Ces réformes, exigées par le FMI pour un prêt de 4 milliards (Élysée, 2021), butent sur des résistances internes : Hezbollah protège ses finances, les banquiers leurs privilèges, les élites leur pouvoir. Sans un électrochoc politique – un gouvernement uni, une volonté de fer – le statu quo prévaut, et le Liban s’effondre.
Un futur en suspens : renaissance ou chute dans l’abîme ?
Sans changement, le Liban court à la catastrophe : inflation à 300 % d’ici fin 2025, services publics éteints, et une pauvreté touchant 90 % de la population. Les réserves s’épuisent en 2026, stoppant les importations de blé et de carburant – famine et chaos en vue.
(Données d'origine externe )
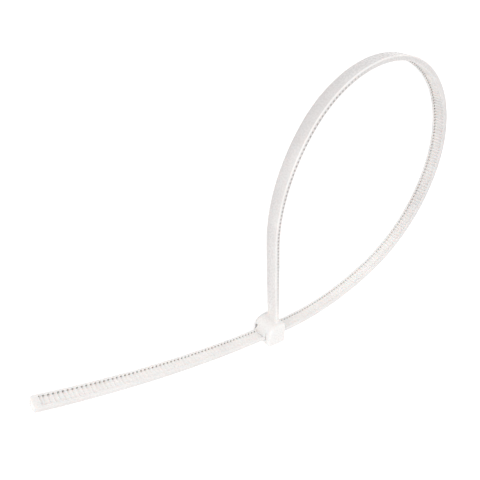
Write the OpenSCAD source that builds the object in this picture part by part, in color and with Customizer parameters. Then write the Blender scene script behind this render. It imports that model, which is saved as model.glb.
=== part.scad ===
// One-piece cable tie, closed into a loop through its own head.
// The loop lies flat: X runs along the slot of the head, Y along the strap where it leaves the head,
// and Z across the width of the strap. The origin is on the lower side of the head, under the slot.

/* [Strap] */
// Width of the strap
strap_w = 3.6; // [3:0.1:4.2]
// Thickness of the strap over its side rails
strap_t = 1.2; // [1.1:0.05:1.5]
// Width of each smooth side rail
rail_w = 0.5; // [0.4:0.05:0.7]
// Depth of the toothed channel between the rails
channel_depth = 0.5; // [0.4:0.05:0.6]
// Thickness of the strap where it leaves the head
neck_t = 0.9; // [0.8:0.05:1]
// Length over which the neck grows to the full thickness
neck_length = 7; // [4:0.5:10]
// Radius of the corners at the cut end of the tail
tip_corner_r = 0.6; // [0.3:0.1:1.2]

/* [Teeth] */
// Distance from one tooth to the next
tooth_pitch = 1.13; // [1:0.01:1.4]
// Height of a tooth above the floor of the channel
tooth_h = 0.42; // [0.25:0.01:0.45]
// Part of the pitch taken by the steep flank
steep_share = 0.16; // [0.1:0.02:0.24]
// Part of the pitch taken by the flat crest
crest_share = 0.16; // [0.1:0.02:0.24]
// Part of the pitch left open at the floor, between two teeth
valley_share = 0.1; // [0.06:0.02:0.2]
// Smooth length between the head and the first tooth
smooth_root = 4; // [3:0.5:12]
// Smooth length between the last tooth and the end of the tail
smooth_tip = 1.2; // [1:0.1:10]

/* [Loop] */
// Lean of the strap away from square where it leaves the head, degrees
root_lean = 3.5; // [0:0.5:6]
// Turn of the shoulder above the straight root, degrees
shoulder_turn = 39; // [35:1:43]
// Radius of the shoulder
shoulder_r = 40; // [36:0.5:44]
// Turn of the crown, degrees
crown_turn = 84; // [80:1:88]
// Radius of the crown
crown_r = 26.5; // [24:0.5:29]
// Turn of the far flank, degrees
flank_turn = 74; // [70:1:78]
// Radius of the far flank
flank_r = 29.5; // [27:0.5:32]
// Turn of the belly that leads back to the head, degrees
belly_turn = 51; // [47:1:55]
// Radius of the belly
belly_r = 34; // [31:0.5:37]
// Turn of the last bend before the slot, degrees
entry_turn = 33; // [30:1:36]
// Radius of the last bend before the slot
entry_r = 62; // [56:1:66]
// Straight length of the strap from the middle of the slot to where the tail starts to curl
exit_straight = 4; // [3.5:0.5:8]
// Length of the curling tail beyond that
tail_length = 55; // [20:1:90]
// Radius of the curl of the tail
tail_r = 230; // [120:5:400]

/* [Head] */
// Width of the head across the strap
head_w = 6.2; // [5.8:0.1:8]
// Distance from the middle of the slot to the face where the strap goes in
entry_depth = 2.3; // [2.2:0.1:3]
// Distance from the middle of the slot to the face where the tail comes out
exit_depth = 3.2; // [3:0.1:4]
// Height of the head from the middle of the slot to its top, where the strap is rooted
root_height = 3.8; // [3.6:0.1:5]
// Thickness of the wall that the strap is pressed against
abutment_wall = 1.8; // [1:0.1:2.5]
// Radius of the top of the head on the side where the tail comes out
brow_r = 2.5; // [1:0.1:2.6]
// Radius of the top of the head on the side where the strap goes in
entry_brow_r = 1; // [0.4:0.1:1.2]
// Radius of the shoulders beside the root of the strap
shoulder_edge_r = 0.9; // [0.3:0.1:1]
// Radius of the upright edges beside the face where the tail comes out
exit_edge_r = 0.8; // [0.3:0.1:0.9]
// Radius of the lower edge of that face
foot_r = 0.8; // [0.3:0.1:0.9]
// Radius of the edges of the face where the strap goes in
head_edge_r = 0.4; // [0.2:0.05:0.5]
// Radius of the long edges under the head
sole_edge_r = 0.4; // [0.2:0.05:0.5]
// Radius of the fillet where the strap grows out of the head
root_fillet_r = 0.5; // [0.3:0.05:0.6]
// Distance from the middle of the slot to the middle of the strap's root
root_offset = 0.6; // [0.4:0.05:0.8]

/* [Pawl] */
// Clearance between the strap and the slot, at each face
slot_gap = 0.1; // [0.06:0.01:0.15]
// Clearance between the edges of the strap and the slot, at each side
slot_side_gap = 0.15; // [0.1:0.05:0.3]
// Flare of the slot where the strap goes in
flare = 0.35; // [0.2:0.05:0.5]
// Height of the chamber in which the pawl bends, above the strap
chamber_h = 1.2; // [1.1:0.05:1.4]
// How much wider than the slot the chamber is, at each side
chamber_side = 0.6; // [0.3:0.05:0.65]
// Clearance at each side of the pawl in its chamber
pawl_side_gap = 0.6; // [0.4:0.05:0.7]
// Thickness of the finger of the pawl, without its teeth
pawl_t = 0.6; // [0.5:0.05:0.65]
// Thickness of the thin hinge of the pawl
hinge_t = 0.4; // [0.3:0.05:0.45]
// Distance from the middle of the slot to the hinge of the pawl
hinge_depth = 1.4; // [1.2:0.1:1.6]
// Distance from the middle of the slot to the free end of the pawl
pawl_reach = 3; // [2.7:0.1:3.1]
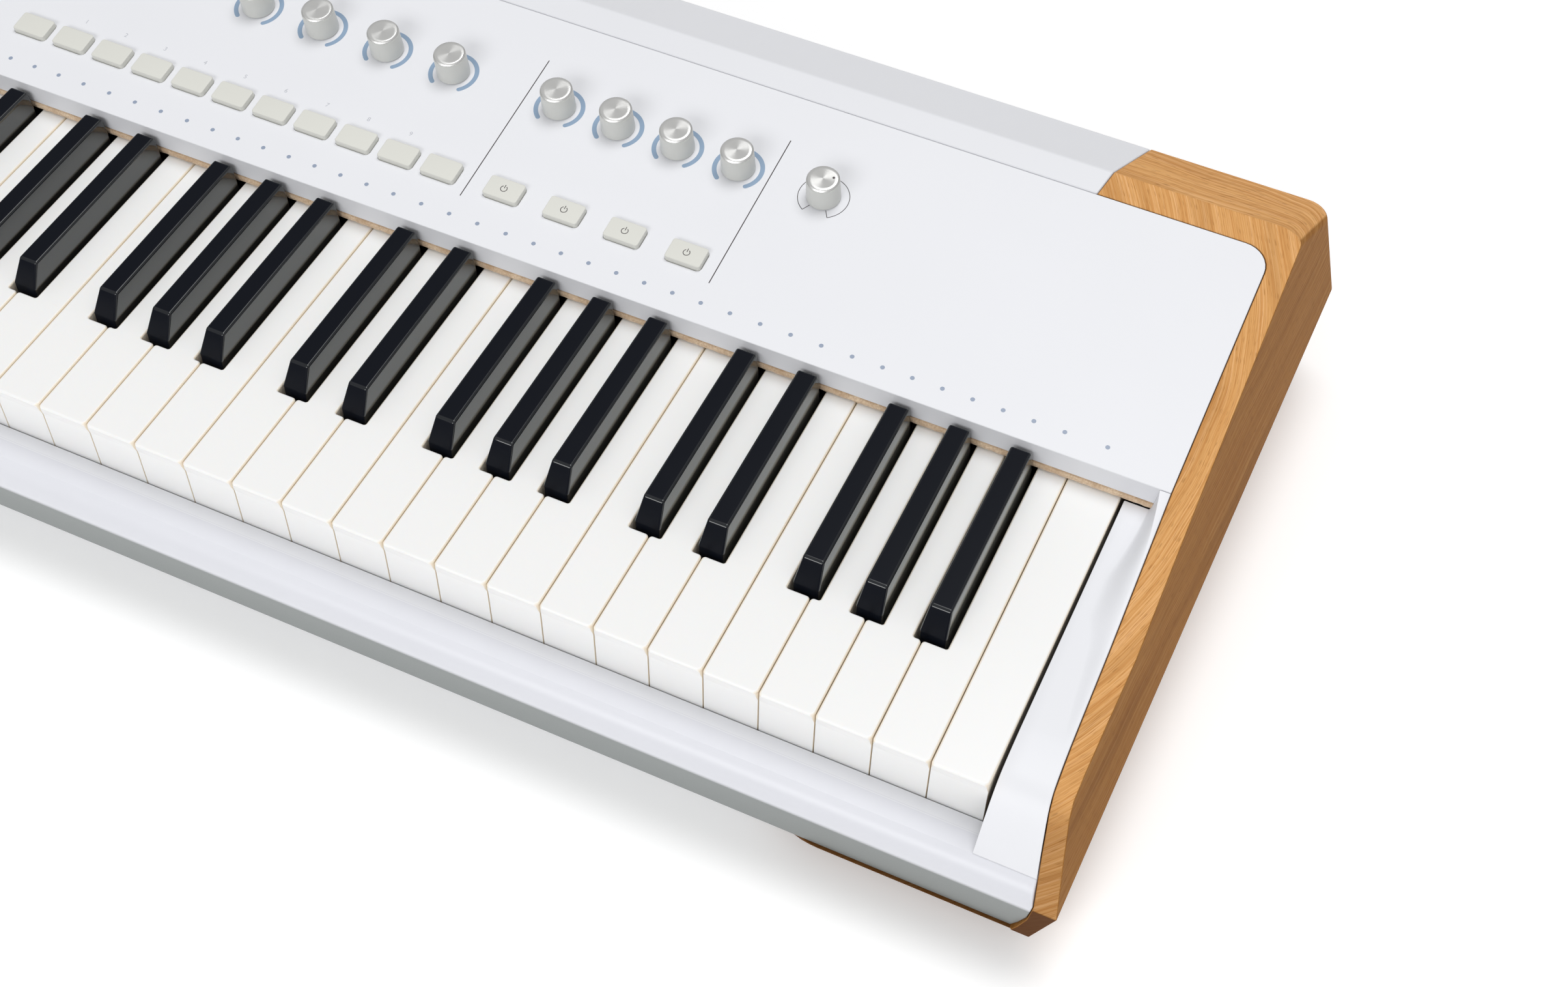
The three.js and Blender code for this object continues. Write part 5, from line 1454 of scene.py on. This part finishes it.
# %% Display and dial
DISPLAY_SLOPE = 66
DISPLAY_X = -52
DIAL_PROFILE = [
    (25.3, -6), (26.9, -6), (26.9, 0.4), (33.4, 0.4), (33.7, 0.9), (33.6, 6.2), (33.3, 6.9), (32.6, 7.8),
    (32.2, 8), (31, 8), (29.5, 7.95), (28.3, 7.9), (27.9, 7.75), (25.5, 5.4), (25.3, 5.1), (25.3, -6),
]
GLASS_PROFILE = [
    (0, -9), (25, -9), (25, 2.9), (24.9, 3.25), (24.6, 3.45), (24.2, 3.5), (22.6, 3.5), (22.4, 3.42),
    (12, 3.46), (0, 3.47),
]
GLASS_FINISHES = [1, 1, 1, 1, 1, 1, 0, 0, 0]


def ring_of_ribs_tree():
    tree, given = geometry_tree("ring_of_ribs", {
        "Radius": "Float",
        "Ribs": "Int",
        "Rib size": "Vector",
        "Height": "Float",
        "Finish": "Material",
    })
    circle = add(tree, "GeometryNodeMeshCircle", {"Vertices": given["Ribs"], "Radius": given["Radius"]})
    lift = add(tree, "ShaderNodeCombineXYZ", {"Z": given["Height"]})
    raised = add(tree, "GeometryNodeSetPosition", {"Geometry": circle, "Offset": lift})
    outwards = add(tree, "GeometryNodeInputPosition")
    flat = add(tree, "ShaderNodeVectorMath", {0: outwards, 1: (1.0, 1.0, 0.0)}, operation="MULTIPLY")
    turned = add(tree, "FunctionNodeAlignRotationToVector", {"Vector": flat}, axis="X")
    rib = add(tree, "GeometryNodeMeshCylinder", {"Vertices": 8, "Radius": 1.0, "Depth": 1.0})
    ribs = {"Points": raised, "Instance": rib, "Rotation": turned, "Scale": given["Rib size"]}
    ribs = add(tree, "GeometryNodeInstanceOnPoints", ribs)
    ended(tree, ribs, given["Finish"])
    return tree


ring_of_ribs = ring_of_ribs_tree()
dial_place = on_panel(DISPLAY_X, DISPLAY_SLOPE)
dial_ribs = grown("dial_ribs", ring_of_ribs, {
    "Radius": 33.55 * MM,
    "Ribs": 120,
    "Rib size": Vector((0.4, 0.5, 4.6)) * MM,
    "Height": 3.6 * MM,
    "Finish": aluminium,
})
dial_ribs.transform(dial_place)
dial_body = meshed("dial_body", lathed(DIAL_PROFILE, 128, dial_place), aluminium)
dial = combined("dial", dial_body, dial_ribs)
piece("dial", dial, "navigation_dial", "knob_aluminium", "navigation_dial")
glass = lathed(GLASS_PROFILE, 128, dial_place, GLASS_FINISHES)
glass = meshed("display_glass", glass, display_glass, socket_black)
piece("display_window", glass, HOUSING, "display_glass", "display")
print("the dial has", len(dial.polygons), "faces")

# %% [markdown]
# The two wheels at the far left are soft rubber on a disc, with a dimple for the thumb and fine
# cross ribs that keep it from slipping. The ribs come from the same tree as the dial's, laid along the
# wheel's rim, and those that would stand in the dimple are left out by a boolean cut.

# %% Wheels
WHEEL_SLOPE = 66
WHEEL_SINK = 7
WHEEL_RADIUS = 17
WHEEL_WIDTH = 14
WHEEL_EDGE = 0.7
DIMPLE_REACH = 21.2
DIMPLE_PROFILE = [(0, -12), (7.4, -12), (7.4, 12), (0, 12)]
DIMPLE_TURNS = {"pitch_wheel": 0, "modulation_wheel": math.pi / 5}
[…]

Les tensions sociales explosent, transformant les émeutes en insurrection.
Avec des réformes, un sursis est possible : 6 milliards d’aide (FMI, France, Golfe) relanceraient l’économie, stabilisant la livre à 50 000 LBP et dopant les réserves à 14 milliards. Mais le prix est lourd : affrontements avec le Hezbollah, sacrifices sociaux, et une rupture avec des décennies de gabegie. Nawaf Salam, en poste depuis 2025, peut-il imposer ce virage ? Le modèle libanais, bâti sur du sable, ne survivra pas sans une refonte totale – sinon, il sombrera dans l’oubli.